Wenn man keine Lust hat auf das eigentlich strikt vorgenommene Laufpensum, dann ist das Wetter meist ein verlässlicher Lieferant für Ausreden: zu heiß im Sommer, zu nass im verregneten Herbst, zu kalt im angekommenen Winter. Doch wie es mit vielen Ausreden ist, halten sie der Expertise nicht stand, und so ist es auch mit der Kälte-Hypothese.

Die Kälte allein soll nämlich keine Ausrede sein, sagt der Sportkardiologe Manfred Wonisch. „Es ist nur eine Frage der Kleidung und des Aufwärmens.“ Wer sich in funktionelle Sportkleidung hüllt, schützt sich vor dem raschen Abkühlen, da der Schweiß schnell von der Haut abgeleitet wird. Auch das Zwiebelprinzip rentiert sich beim Laufen: Wenn man warm gelaufen ist, kann man sich schichtweise wieder ausziehen. Eine Haube ist deshalb empfehlenswert, weil der Körper 20 bis 30 Prozent der Wärme über den Kopf verliert.

Lockern und halbe Anstrengung

„Man sollte sich im Winter auf jeden Fall länger aufwärmen“, sagt Wonisch. Das bedeutet: Noch im Warmen einige Lockerungsübungen machen und in den ersten zehn bis 15 Minuten nur mit halber Anstrengung laufen. Auch das richtige Timing spielt beim Sport im Winter eine Rolle: Man sollte laufen gehen, solange es hell ist, denn da ist es auch wärmer als abends in der Finsternis.

„Ein gesunder Mensch wird ein kurzzeitiges Training in der Kälte gut vertragen“, sagt Wonisch. Man wisse aber, dass bei Wintersportarten wie Langlaufen vermehrt Asthma auftritt, das durch die Kälte ausgelöst wird. Absolutes Sportverbot gilt, wenn man eine schwere Erkältung oder Fieber hat.

Kaltes Herz

Zur Gefahr wird die Kälte für Menschen, die bereits an Herz-Kreislauf-Erkrankungen leiden. „Die Kälte ist ein Stressor“, erklärt der Internist Gerhard Stark. Durch die Kälte können sich auch die Gefäße verkrampfen, die Konsequenz ist ein Zustand der sich nach Angina Pectoris – ein anfallsartiger Schmerz in der Brust – anfühlt. „Dieses Gefühl ist meist ein Hinweis darauf, dass eine Durchblutungsstörung in den Herzgefäßen vorliegt“, sagt Stark.

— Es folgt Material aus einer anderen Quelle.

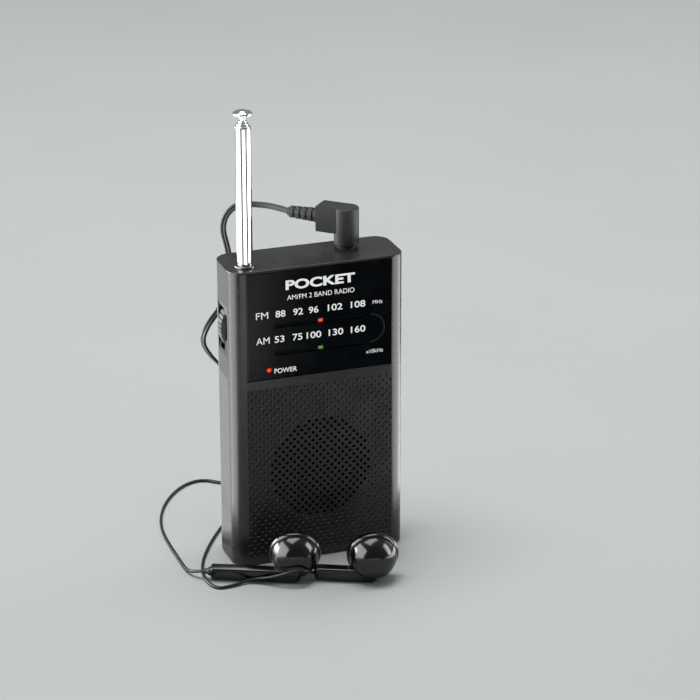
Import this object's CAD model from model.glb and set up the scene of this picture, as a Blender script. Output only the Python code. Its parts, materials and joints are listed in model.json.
import json
import math

import bmesh
import bpy
from mathutils import Matrix, Quaternion, Vector


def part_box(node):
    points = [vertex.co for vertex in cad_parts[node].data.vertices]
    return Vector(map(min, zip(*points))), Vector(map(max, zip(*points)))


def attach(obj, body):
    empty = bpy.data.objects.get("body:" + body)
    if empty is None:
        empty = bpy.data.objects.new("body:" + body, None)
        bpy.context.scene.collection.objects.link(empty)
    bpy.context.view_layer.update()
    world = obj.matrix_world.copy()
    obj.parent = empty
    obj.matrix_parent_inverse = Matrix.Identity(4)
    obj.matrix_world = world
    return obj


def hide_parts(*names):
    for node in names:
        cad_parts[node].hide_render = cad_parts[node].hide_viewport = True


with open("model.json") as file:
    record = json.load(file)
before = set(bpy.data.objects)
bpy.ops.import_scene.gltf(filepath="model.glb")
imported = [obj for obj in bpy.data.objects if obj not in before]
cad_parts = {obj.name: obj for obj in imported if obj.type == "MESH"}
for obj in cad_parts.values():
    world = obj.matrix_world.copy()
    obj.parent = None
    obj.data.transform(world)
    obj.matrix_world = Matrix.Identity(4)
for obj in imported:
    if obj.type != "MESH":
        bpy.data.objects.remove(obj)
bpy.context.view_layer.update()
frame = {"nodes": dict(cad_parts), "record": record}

MM = 0.001
nodes = frame["nodes"]
scene = bpy.context.scene


def mm(*values):
    """A point given in millimetres, as a vector in metres."""
    return Vector(values) * MM


def tone(red, green, blue):
    """The linear colour that shows as these display values from 0 to 255."""
    linear = []
    for value in (red, green, blue):
        share = value / 255
        linear.append(share / 12.92 if share <= 0.04045 else ((share + 0.055) / 1.055) ** 2.4)
    return tuple(linear)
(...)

Risikopatienten sollten daher die Kälte meiden, indem man das Haus nicht vor 11 Uhr am Vormittag verlässt und sich auch danach sehr warm anzieht. Unbedingt sollte man Zusatzbelastungen, wie Schneeschaufeln, meiden, wenn das Herz schon schwächelt: „Der Kältestress gemeinsam mit der Belastung kann bis zum Herzinfarkt führen“, sagt Stark.

Keine Angst

Hat man aber ein gesundes Herz, muss man sich nicht vor der Kälte fürchten – nur bei extremer Kälte und Temperaturen ab 20 Grad unter null raten die Experten vom Laufen ab. Sonst gilt die Ausrede, „es ist kalt“, aber nicht.